Dataset records:
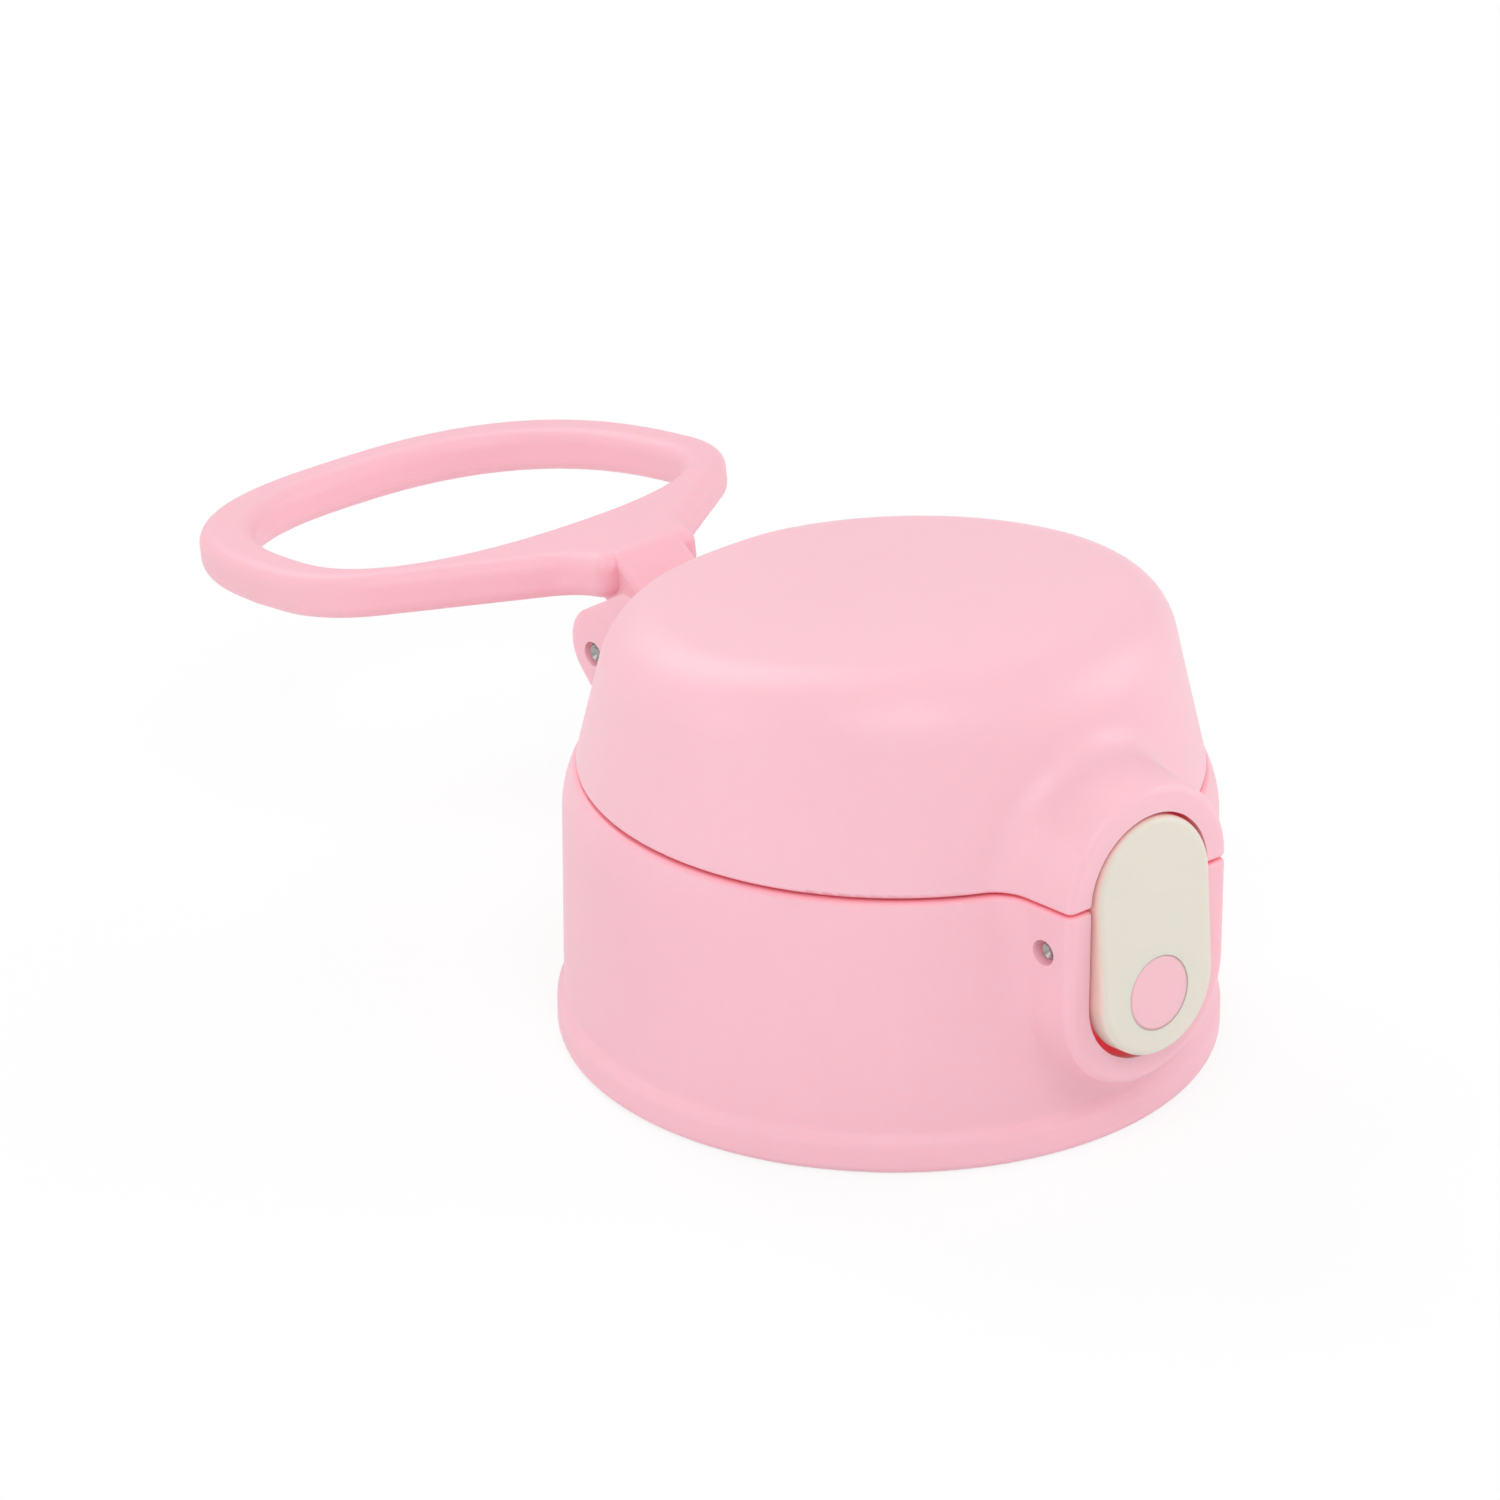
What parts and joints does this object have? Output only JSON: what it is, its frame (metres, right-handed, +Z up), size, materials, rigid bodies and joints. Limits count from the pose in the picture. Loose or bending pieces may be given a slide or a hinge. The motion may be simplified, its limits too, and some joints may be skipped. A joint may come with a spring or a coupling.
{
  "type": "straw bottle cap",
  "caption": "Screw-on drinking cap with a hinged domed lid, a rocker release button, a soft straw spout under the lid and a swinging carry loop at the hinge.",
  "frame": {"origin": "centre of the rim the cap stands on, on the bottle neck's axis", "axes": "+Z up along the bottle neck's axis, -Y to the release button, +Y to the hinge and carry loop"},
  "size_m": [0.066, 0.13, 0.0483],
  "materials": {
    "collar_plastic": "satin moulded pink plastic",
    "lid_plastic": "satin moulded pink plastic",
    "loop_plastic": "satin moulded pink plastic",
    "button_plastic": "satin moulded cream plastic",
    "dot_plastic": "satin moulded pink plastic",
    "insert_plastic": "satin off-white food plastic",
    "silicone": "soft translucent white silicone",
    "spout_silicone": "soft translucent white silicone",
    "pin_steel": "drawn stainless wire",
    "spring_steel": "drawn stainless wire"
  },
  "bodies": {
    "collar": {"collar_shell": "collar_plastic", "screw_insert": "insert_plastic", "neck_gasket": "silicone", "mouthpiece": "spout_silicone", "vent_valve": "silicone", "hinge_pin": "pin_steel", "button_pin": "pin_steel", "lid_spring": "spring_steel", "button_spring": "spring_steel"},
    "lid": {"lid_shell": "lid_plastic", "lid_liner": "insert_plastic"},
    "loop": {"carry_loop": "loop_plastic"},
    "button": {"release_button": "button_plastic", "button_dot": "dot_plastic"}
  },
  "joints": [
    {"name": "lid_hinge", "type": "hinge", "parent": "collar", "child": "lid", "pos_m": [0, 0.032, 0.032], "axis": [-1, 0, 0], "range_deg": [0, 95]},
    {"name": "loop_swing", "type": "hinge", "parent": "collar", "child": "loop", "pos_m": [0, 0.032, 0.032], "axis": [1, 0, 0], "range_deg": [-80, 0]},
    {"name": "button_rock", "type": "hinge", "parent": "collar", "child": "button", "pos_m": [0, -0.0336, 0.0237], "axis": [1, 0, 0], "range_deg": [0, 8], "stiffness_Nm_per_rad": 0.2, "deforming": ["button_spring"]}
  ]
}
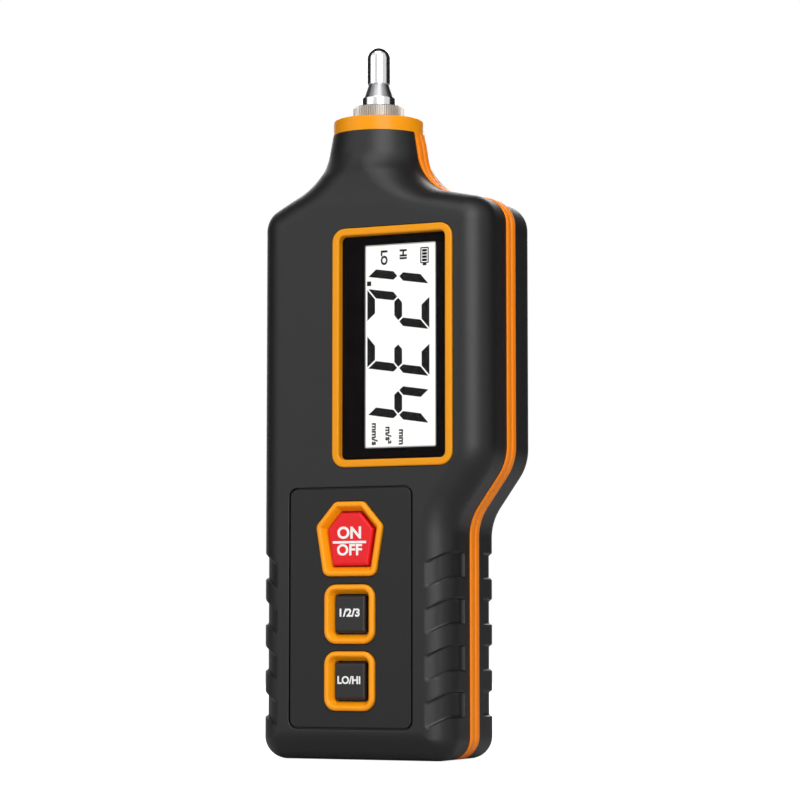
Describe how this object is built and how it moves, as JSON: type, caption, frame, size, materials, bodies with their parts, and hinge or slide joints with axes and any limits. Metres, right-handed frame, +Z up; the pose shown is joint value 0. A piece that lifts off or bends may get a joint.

Exercise prompt:
Nothing should be left out: return all of the records exactly.

The answer:
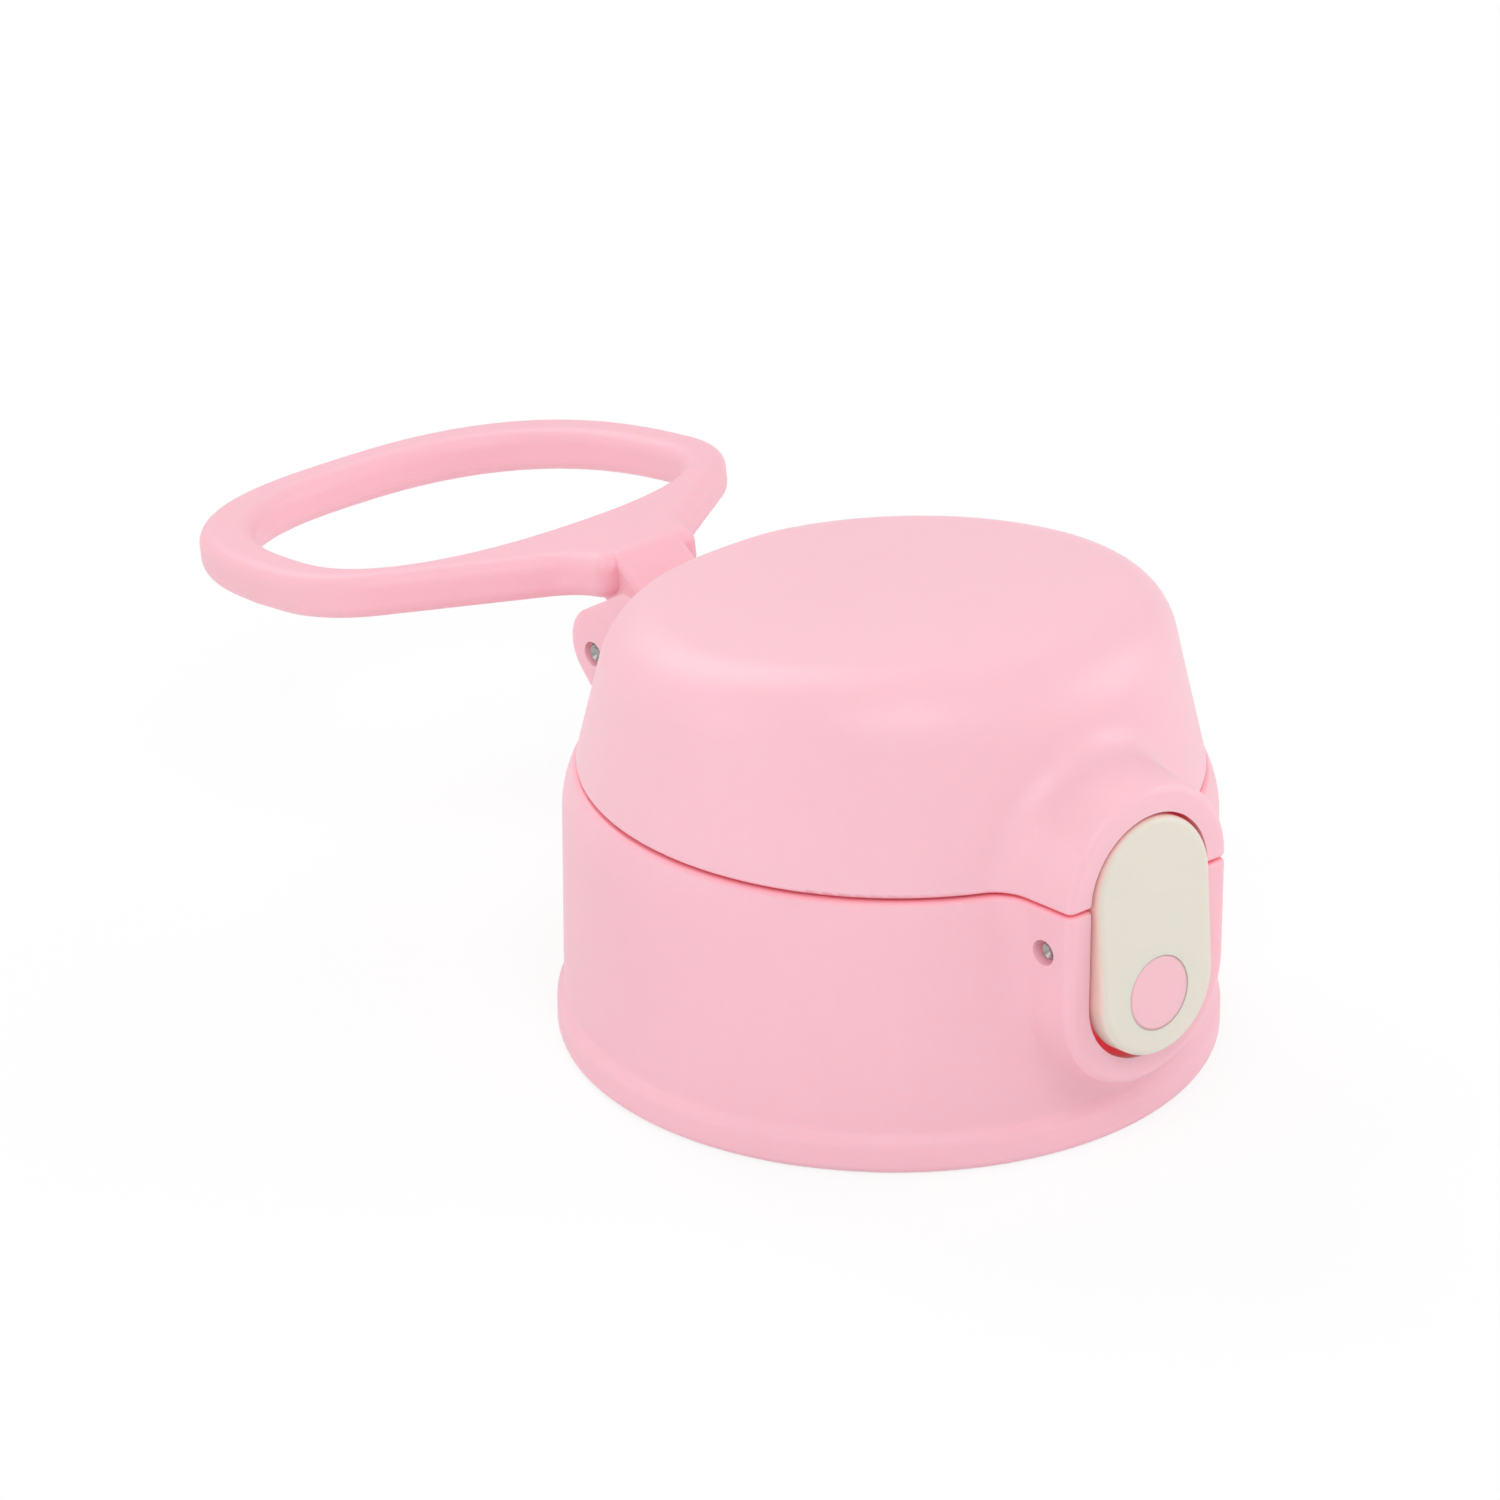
What parts and joints does this object have? Output only JSON: what it is, its frame (metres, right-handed, +Z up), size, materials, rigid bodies and joints. Limits count from the pose in the picture. Loose or bending pieces may be given a slide or a hinge. The motion may be simplified, its limits too, and some joints may be skipped. A joint may come with a spring or a coupling.
{
  "type": "straw bottle cap",
  "caption": "Screw-on drinking cap with a hinged domed lid, a rocker release button, a soft straw spout under the lid and a swinging carry loop at the hinge.",
  "frame": {"origin": "centre of the rim the cap stands on, on the bottle neck's axis", "axes": "+Z up along the bottle neck's axis, -Y to the release button, +Y to the hinge and carry loop"},
  "size_m": [0.066, 0.13, 0.0483],
  "materials": {
    "collar_plastic": "satin moulded pink plastic",
    "lid_plastic": "satin moulded pink plastic",
    "loop_plastic": "satin moulded pink plastic",
    "button_plastic": "satin moulded cream plastic",
    "dot_plastic": "satin moulded pink plastic",
    "insert_plastic": "satin off-white food plastic",
    "silicone": "soft translucent white silicone",
    "spout_silicone": "soft translucent white silicone",
    "pin_steel": "drawn stainless wire",
    "spring_steel": "drawn stainless wire"
  },
  "bodies": {
    "collar": {"collar_shell": "collar_plastic", "screw_insert": "insert_plastic", "neck_gasket": "silicone", "mouthpiece": "spout_silicone", "vent_valve": "silicone", "hinge_pin": "pin_steel", "button_pin": "pin_steel", "lid_spring": "spring_steel", "button_spring": "spring_steel"},
    "lid": {"lid_shell": "lid_plastic", "lid_liner": "insert_plastic"},
    "loop": {"carry_loop": "loop_plastic"},
    "button": {"release_button": "button_plastic", "button_dot": "dot_plastic"}
  },
  "joints": [
    {"name": "lid_hinge", "type": "hinge", "parent": "collar", "child": "lid", "pos_m": [0, 0.032, 0.032], "axis": [-1, 0, 0], "range_deg": [0, 95]},
    {"name": "loop_swing", "type": "hinge", "parent": "collar", "child": "loop", "pos_m": [0, 0.032, 0.032], "axis": [1, 0, 0], "range_deg": [-80, 0]},
    {"name": "button_rock", "type": "hinge", "parent": "collar", "child": "button", "pos_m": [0, -0.0336, 0.0237], "axis": [1, 0, 0], "range_deg": [0, 8], "stiffness_Nm_per_rad": 0.2, "deforming": ["button_spring"]}
  ]
}
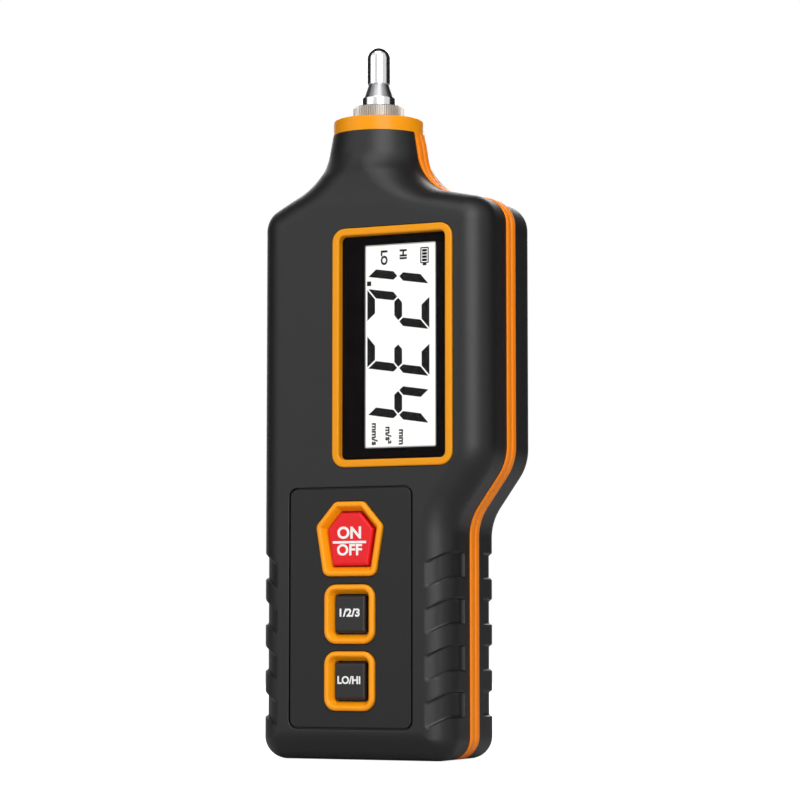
Describe how this object is built and how it moves, as JSON: type, caption, frame, size, materials, bodies with their parts, and hinge or slide joints with axes and any limits. Metres, right-handed frame, +Z up; the pose shown is joint value 0. A piece that lifts off or bends may get a joint.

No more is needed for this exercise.